A rota dos espiões: do Brasil para o mundo

A operação secreta do Kremlin funcionava como uma linha de produção. Os agentes criavam negócios, faziam amizades, se envolviam romanticamente e acumulavam documentos legítimos brasileiros, mesmo que baseados em identidades fictícias. Com passaportes válidos, eles podiam circular livremente pelo mundo. Alguns abriram joalherias, outros se passaram por estudantes, pesquisadores ou modelos.

As autoridades brasileiras, auxiliadas por serviços de inteligência internacionais, descobriram que pelo menos nove agentes russos haviam recebido documentos brasileiros válidos. Grande parte dessas identidades era baseada em registros de nascimento legítimos, mas sem lastro de vida real no país. O padrão foi identificado pela Polícia Federal, que passou a procurar os chamados “fantasmas”: pessoas que surgiam no sistema apenas na fase adulta, sem qualquer histórico de infância no Brasil.

A Operação Leste e a virada da investigação

O alerta veio após a invasão russa à Ucrânia, em 2022. A CIA informou ao Brasil que Sergey Cherkasov, um agente russo disfarçado de brasileiro chamado Victor Muller Ferreira, havia tentado se infiltrar no Tribunal Penal Internacional na Holanda. Ele foi interceptado e monitorado por dias até ser preso por uso de documentos falsos — já que o Brasil não possui legislação específica contra espionagem em tempos de paz.

A partir de então, a Polícia Federal intensificou as buscas por padrões em registros civis. Foi quando identificaram casos como o de Shmyrev, cuja certidão de nascimento era real, mas baseada em informações falsas. Outro caso relevante foi o de Aleksandr Utekhin, que usava o nome Eric Lopes e comandava uma joalheria no Brasil com aparência legítima, mas sem origem comprovada das joias.

A reação global e a queda da rede

Com o início da guerra na Ucrânia, os serviços de inteligência mundiais passaram a atuar com mais cooperação, trocando dados e cruzando informações. Diversos espiões foram desmascarados e presos em diferentes países. Outros fugiram. A Polícia Federal, ciente das limitações legais no Brasil, optou por desmascarar os agentes utilizando os recursos da Interpol, emitindo alertas com fotos, digitais e dados de identidade, mas sem mencionar espionagem — apenas falsificação documental.

O impacto e as consequências

Dos espiões identificados, alguns continuam foragidos, enquanto outros, como Cherkasov, permanecem presos. A Rússia tentou repatriá-lo alegando crimes de tráfico, mas o Brasil resistiu, sustentando que a permanência dele é essencial para aprofundar as investigações.

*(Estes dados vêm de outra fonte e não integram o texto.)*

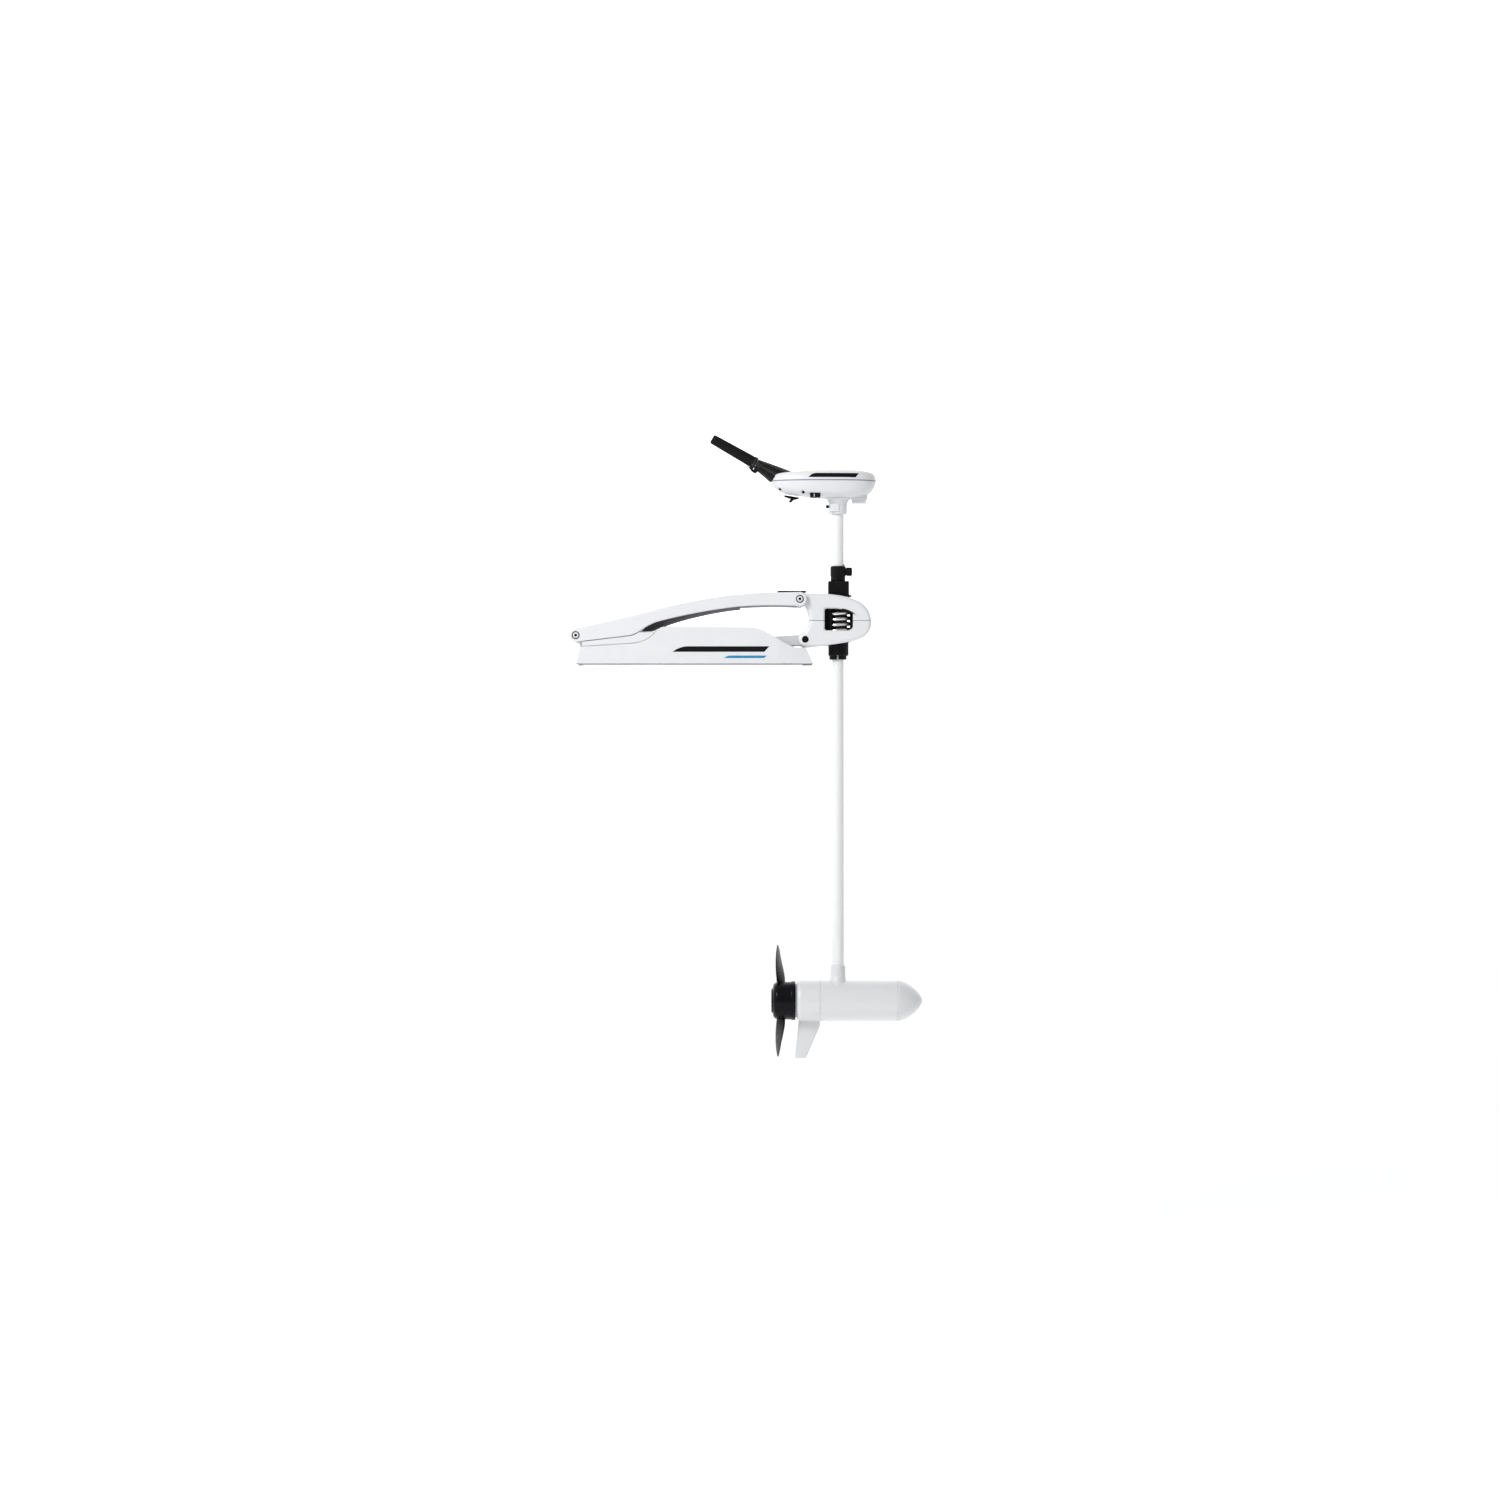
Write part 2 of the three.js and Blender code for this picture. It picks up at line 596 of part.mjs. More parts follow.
part("head_lower_shell", lowerShell(), whitePlastic, head);
part("head_upper_cover", cut(headLoft(UPPER_LEVELS, 0), headCavity(UPPER_LEVELS, true)), whitePlastic, head);
part("head_stem", headStem(), whitePlastic, head);
part("control_board", box(-110, 50, -34, 34, -12, -9), boardGreen, head);
part("cable_gland", rodX(-29, -18, 0, -60.4, 3.5, 12), blackRubber, head);
part("accessory_port", cut(box(31, 70, -16, 16, -53, -20), headEnvelope), whitePlastic, head);
part("tilt_latch", tiltLatch(), blackPlastic, head);
part("mode_switch", box(...Object.values(SWITCH)), blackPlastic, head);
SCREW_PLACES.forEach(([x, y, z], row) => {
  for (const [name, side] of NEAR_AND_FAR) {
    part(`head_screw_${row + 1}_${name}`, rodZ(z, z + 14, x, side * y, 3.2, 10), steel, head);
  }
});

// ---------------------------------------------------------------- shaft

part("shaft_tube", ringZ(11, SHAFT_RADIUS, -750, 415), whitePaint, column);

// ---------------------------------------------------------------- tiller

// Sections of the tiller's fairing: [distance from the grip, bottom, top, half width].
const FAIRING = [
  [1, -13, 12.5, 13], [26, -17, 17, 19], [52, -22, 21.5, 26], [72, -22, 24.5, 31], [89, -22, 27, 33],
];

function fairingSection([x, low, high, half]) {
  const points = [];
  const count = 16;
  for (let i = 0; i < count; i++) {
    const angle = (i / count) * Math.PI * 2;
    const across = Math.sign(Math.cos(angle)) * Math.abs(Math.cos(angle)) ** 0.7;
    const up = Math.sign(Math.sin(angle)) * Math.abs(Math.sin(angle)) ** 0.7;
    points.push(new THREE.Vector3(x, across * half, (low + high) / 2 + (up * (high - low)) / 2));
  }
  return points;
}

function tillerArm() {
  tiller.updateMatrix();
  const intoTiller = tiller.matrix.clone().invert();
  const tiltRelief = box(-174, -120, -40, 40, -40, -1);
  const tubeBore = rodX(-5, 24, 0, 0, 8.8, 16);
  return cut(loft(FAIRING.map(fairingSection)), headEnvelope.clone().applyMatrix4(intoTiller),
    tiltRelief.applyMatrix4(intoTiller), tubeBore);
}

function tillerGrip() {
  const profile = [
    [8.9, -116], [8.9, 0], [14, 0], [14.5, -3], [13.6, -22], [12.6, -70], [11.5, -117], [10.5, -121.3],
    [0, -121.3], [0, -116], [8.9, -116],
  ];
  return turnedX(profile, 24);
}

part("tiller_arm", tillerArm(), blackPlastic, tiller);
part("tiller_tube", ringX(6, 8.5, -112, 23, 20), steel, tiller);
part("tiller_grip", tillerGrip(), blackRubber, tiller);

// ---------------------------------------------------------------- motor and propeller

const MOTOR_RADIUS = 48.7;
const MOTOR_BORE = 45;
const AXLE_RADIUS = 6;
const BEARING_SEAT = 14.3;
const DRIVE_PIN_X = -132;

function motorBody() {
  const tube = ringX(MOTOR_BORE, MOTOR_RADIUS, -43, 142, 32);
  const boss = cut(rodZ(40, 85.4, 0, 0, 17.5, 24), rodX(-30, 30, 0, 0, MOTOR_BORE + 1.5, 32));
  const wireHole = rodZ(30, 60, 0, 0, 9, 16);
  return cut(join(tube, boss), rodZ(55, 90, 0, 0, SHAFT_RADIUS + GAP, 24), wireHole);
}

function skegEndBell() {
  const bell = turnedX([
    [8, -103], [40, -103], [40, -99], [42, -99], [46.5, -96], [MOTOR_RADIUS, -88], [MOTOR_RADIUS, -43.3],
    [MOTOR_BORE, -43.3], [MOTOR_BORE, -86], [41, -94], [18, -94], [18, -71], [BEARING_SEAT, -71],
    [BEARING_SEAT, -94], [8, -94], [8, -103],
  ], 32);
  const fin = plate(polygon([-94, -44], [-36, -44], [-77, -137.6], [-103, -137.6]), -4, 4);
  const keep = cut(fin, rodX(-120, -20, 0, 0, MOTOR_BORE + 1.5, 32), box(-43.3, 0, -10, 10, -60, 0));
  return join(bell, keep);
}

function noseCone() {
  const dome = turnedX([
    [0, 142.3], [MOTOR_RADIUS, 142.3], [48.6, 147], [45, 157], [40.8, 167], [34.8, 176], [28.6, 184],
    [21.5, 191], [14, 197], [7, 201], [0, 202],
  ], 32);
  const bearingPocket = rodX(140, 155, 0, 0, BEARING_SEAT, 20);
  const hollow = cut(rodX(140, 153, 0, 0, 42, 32), rodX(140, 160, 0, 0, 18, 20));
  return cut(dome, bearingPocket, hollow);
}

function bladeSection(radius, chord, thickness, pitch, sweep, x) {
  const points = [];
  const count = 10;
  for (let i = 0; i < count; i++) {
    const angle = (i / count) * Math.PI * 2;
    const along = Math.cos(angle) * (chord / 2) + sweep;
    const through = Math.sin(angle) * (thickness / 2);
    const across = along * Math.cos(pitch) - through * Math.sin(pitch);
    const axial = along * Math.sin(pitch) + through * Math.cos(pitch);
    points.push(new THREE.Vector3(x + axial, across, radius));
  }
  return points;
}

// Sections of a blade: [radius, chord, thickness, pitch in degrees, sweep, place along the axis].
const BLADE = [
  [40, 31, 6, 38, 0, -136.5], [58, 41, 5.2, 30, 1, -138.5], [80, 47, 4.4, 22, 3, -142],
  [102, 44, 3.6, 17, 6, -145], [120, 33, 2.8, 14, 10, -146.5], [130, 18, 2.2, 12, 14, -147.5],
  [133, 7, 1.6, 12, 16, -148],
];

function blade(turn) {
  const sections = BLADE.map(([radius, chord, thickness, pitch, sweep, x]) => (
    bladeSection(radius, chord, thickness, THREE.MathUtils.degToRad(pitch), sweep, x)));
  return loft(sections).rotateX(turn);
}

function propeller() {
  const bore = AXLE_RADIUS + 0.4;
  const hub = turnedX([
    [bore, -156], [36, -156], [42, -152], [44.5, -146], [45.2, -112], [46.6, -110], [46.6, -102.4],
    [42.5, -102.4], [41.5, -144], [38, -150], [12, -150], [12, -112], [bore, -112], [bore, -156],
  ], 28);
  const inside = rodX(-160, -90, 0, 0, 42.5, 28);
  const blades = [0, Math.PI].map((turn) => cut(blade(turn), inside));
  return cut(join(hub, ...blades), rodZ(-20, 20, DRIVE_PIN_X, 0, 2.7, 10));
}

function propNut() {
  return turnedX([[0, -156.3], [30, -156.3], [30, -158.3], [26, -160.2], [0, -160.2]], 24);
}

function motorShaft() {
  return cut(rodX(-155.7, 154, 0, 0, AXLE_RADIUS, 20), rodZ(-10, 10, DRIVE_PIN_X, 0, 2.7, 10));
}

function armature() {
  const core = ringX(AXLE_RADIUS + GAP, 33, -8, 82, 16);
  const commutator = ringX(AXLE_RADIUS + GAP, 16, 81, 112, 16);
  return join(core, commutator);
}

function magnet(up) {
  const sleeve = ringX(36, 44.6, -13, 87, 24);
  return common(sleeve, up ? box(-20, 90, -50, 50, 12, 50) : box(-20, 90, -50, 50, -50, -12));
}

part("motor_body", motorBody(), whitePaint, lowerUnit);
part("skeg_end_bell", skegEndBell(), whitePaint, lowerUnit);
part("nose_cone", noseCone(), whitePaint, lowerUnit);
part("motor_shaft", motorShaft(), steel, lowerUnit);
part("armature", armature(), copper, lowerUnit);
part("magnet_upper", magnet(true), ferrite, lowerUnit);
part("magnet_lower", magnet(false), ferrite, lowerUnit);
part("brush_plate", ringX(24, 44.6, 115, 119, 20), polymer, lowerUnit);
part("brush_upper", box(100, 114.7, -6, 6, 16.4, 32), carbon, lowerUnit);
part("brush_lower", box(100, 114.7, -6, 6, -32, -16.4), carbon, lowerUnit);
part("rear_bearing", ringX(AXLE_RADIUS + GAP, 14, -86, -76, 16), steel, lowerUnit);
part("front_bearing", ringX(AXLE_RADIUS + GAP, 14, 144, 154, 16), steel, lowerUnit);
part("shaft_seal", ringX(AXLE_RADIUS + GAP, 13.6, -93.6, -87, 16), blackRubber, lowerUnit);
part("propeller", propeller(), blackPlastic, lowerUnit);
part("drive_pin", rodZ(-15, 15, DRIVE_PIN_X, 0, 2.4, 10), steel, lowerUnit);
part("prop_nut", propNut(), blackPlastic, lowerUnit);

export default trollingMotor;
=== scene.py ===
import math

import bmesh
import bpy
from mathutils import Matrix, Vector


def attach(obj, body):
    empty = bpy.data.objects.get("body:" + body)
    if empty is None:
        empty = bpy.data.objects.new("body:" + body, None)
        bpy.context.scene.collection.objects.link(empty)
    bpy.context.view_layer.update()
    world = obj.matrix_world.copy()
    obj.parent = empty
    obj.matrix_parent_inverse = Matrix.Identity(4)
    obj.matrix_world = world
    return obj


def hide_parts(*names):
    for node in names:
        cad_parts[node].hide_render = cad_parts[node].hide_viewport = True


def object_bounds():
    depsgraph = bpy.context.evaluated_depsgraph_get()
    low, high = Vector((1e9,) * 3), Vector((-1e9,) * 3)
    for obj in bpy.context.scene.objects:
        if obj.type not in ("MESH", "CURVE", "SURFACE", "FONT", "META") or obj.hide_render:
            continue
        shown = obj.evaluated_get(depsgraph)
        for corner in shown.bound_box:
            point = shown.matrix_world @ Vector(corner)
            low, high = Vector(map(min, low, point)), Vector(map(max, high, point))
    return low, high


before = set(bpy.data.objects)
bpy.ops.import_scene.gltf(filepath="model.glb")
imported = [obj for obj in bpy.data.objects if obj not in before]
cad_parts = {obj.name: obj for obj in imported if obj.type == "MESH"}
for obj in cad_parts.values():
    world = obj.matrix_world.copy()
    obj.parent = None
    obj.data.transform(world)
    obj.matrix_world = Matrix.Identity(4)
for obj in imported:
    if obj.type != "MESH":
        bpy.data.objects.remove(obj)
cad_low, cad_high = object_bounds()

# ---------------------------------------------------------------- sizes, in millimetres

MM = 0.001
NEAR_AND_FAR = (("near", -1), ("far", 1))

ARM_PIVOT = (-283.2, 69.6)
HOUSING_PIVOT = (250.8, 156.0)
LINK_BASE_PIVOT = (-232.8, 28.0)
LINK_HOUSING_PIVOT = (264.0, 60.0)
PIVOT_RADIUS = 8.0
HEAD_RADIUS = 9.2
HEXAGON = 6
GAP = 0.3

COLUMN_X = 343.2
COLUMN = (COLUMN_X, 0, 0)
BREAKAWAY_Z = 105.0
SEAM_Z = 440.4
MOTOR_Z = -805.4
AXIS = (COLUMN_X, 0, MOTOR_Z)

COVER_INNER = 57.0
COVER_WALL = 4.5
RIM_SETBACK = 1.5
ARM_INNER = 58.0
SIDE_FACE = 70.0
STRIPE_SPAN = (SIDE_FACE - 0.2, SIDE_FACE + 0.25)
HOUSING_HALF = 56.0
LINK_HALF = 25.0
SHAFT_RADIUS = 14.3
GUIDE_RADIUS = 22.0
MOTOR_RADIUS = 48.7

TILLER_RISE = math.radians(29.7)
TILLER_PLACE = Matrix.Translation(Vector((COLUMN_X - 196.8, 0, SEAM_Z + 42.5)) * MM)
TILLER_FRAME = TILLER_PLACE @ Matrix.Rotation(TILLER_RISE, 4, "Y")

# ---------------------------------------------------------------- outlines


def between(low, high, share):
    return low + (high - low) * share


def on_bezier(controls, share):
    points = [Vector(point) for point in controls]
    while len(points) > 1:
        points = [first.lerp(second, share) for first, second in zip(points, points[1:])]
    return tuple(points[0])


def outline(path, steps=14):
    """Points (x, z) of a path: M and L are points, Q and C are curves and A is an arc.

    An arc has its centre, its radius and its two angles in half turns.
    """
    sizes = {"M": 2, "L": 2, "Q": 4, "C": 6, "A": 5}
    words = path.split()
    points = []
    while words:
        kind = words.pop(0)
        values = [float(words.pop(0)) for _ in range(sizes[kind])]
        if kind in "ML":
            points.append(tuple(values))
        elif kind == "A":
            x, z, radius, start, end = values
            for step in range(steps + 1):
                angle = math.pi * between(start, end, step / steps)
                points.append((x + radius * math.cos(angle), z + radius * math.sin(angle)))
        else:
            controls = [points[-1]] + list(zip(values[::2], values[1::2]))
            points += [on_bezier(controls, step / steps) for step in range(1, steps + 1)]
    kept = [points[0]]
    for point in points[1:]:
        if math.dist(point, kept[-1]) > 0.05:
            kept.append(point)
    if math.dist(kept[0], kept[-1]) < 0.05:
        kept.pop()
    return kept


def on_smooth_curve(a, b, c, d, t):
    """A value on the smooth curve through a, b, c and d: b where t is 0, c where t is 1."""
    square, cube = 2 * a - 5 * b + 4 * c - d, 3 * b - a - 3 * c + d
    return 0.5 * (2 * b + (c - a) * t + square * t ** 2 + cube * t ** 3)


def smooth_rows(rows, per_gap=5):
    """Rows of numbers, with rows on a smooth curve through them filled in between."""
    filled = []
    for i in range(len(rows) - 1):
        four = (rows[max(i - 1, 0)], rows[i], rows[i + 1], rows[min(i + 2, len(rows) - 1)])
        for step in range(per_gap):
            filled.append([on_smooth_curve(*values, step / per_gap) for values in zip(*four)])
    filled.append(list(rows[-1]))
    return filled


def signed_power(value, power):
    return math.copysign(abs(value) ** power, value)


def around(count):
    return [2 * math.pi * i / count for i in range(count)]


# ---------------------------------------------------------------- meshes


def clean(obj):
    """Merges doubled points and turns every face outwards."""
    work = bmesh.new()
    work.from_mesh(obj.data)
    bmesh.ops.remove_doubles(work, verts=work.verts, dist=2e-6)
    bmesh.ops.dissolve_degenerate(work, edges=work.edges, dist=1e-6)
    bmesh.ops.recalc_face_normals(work, faces=work.faces)
    work.to_mesh(obj.data)
    work.free()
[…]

A Operação Leste revelou o grau de vulnerabilidade do sistema documental brasileiro e expôs o país como peça-chave em um dos programas de espionagem mais sofisticados do mundo. O Brasil, historicamente neutro em conflitos geopolíticos, respondeu de forma incisiva a essa traição silenciosa.

Em um dos últimos contatos antes de desaparecer, Shmyrev teria dito à namorada: “Meu passado me alcançou. Vocês ainda vão ouvir falar de mim. Mas saibam: nunca fiz nada de muito ruim. Nunca matei ninguém.” Com suas identidades expostas e os rostos registrados em bancos de dados internacionais, o retorno desses espiões às sombras parece cada vez mais improvável.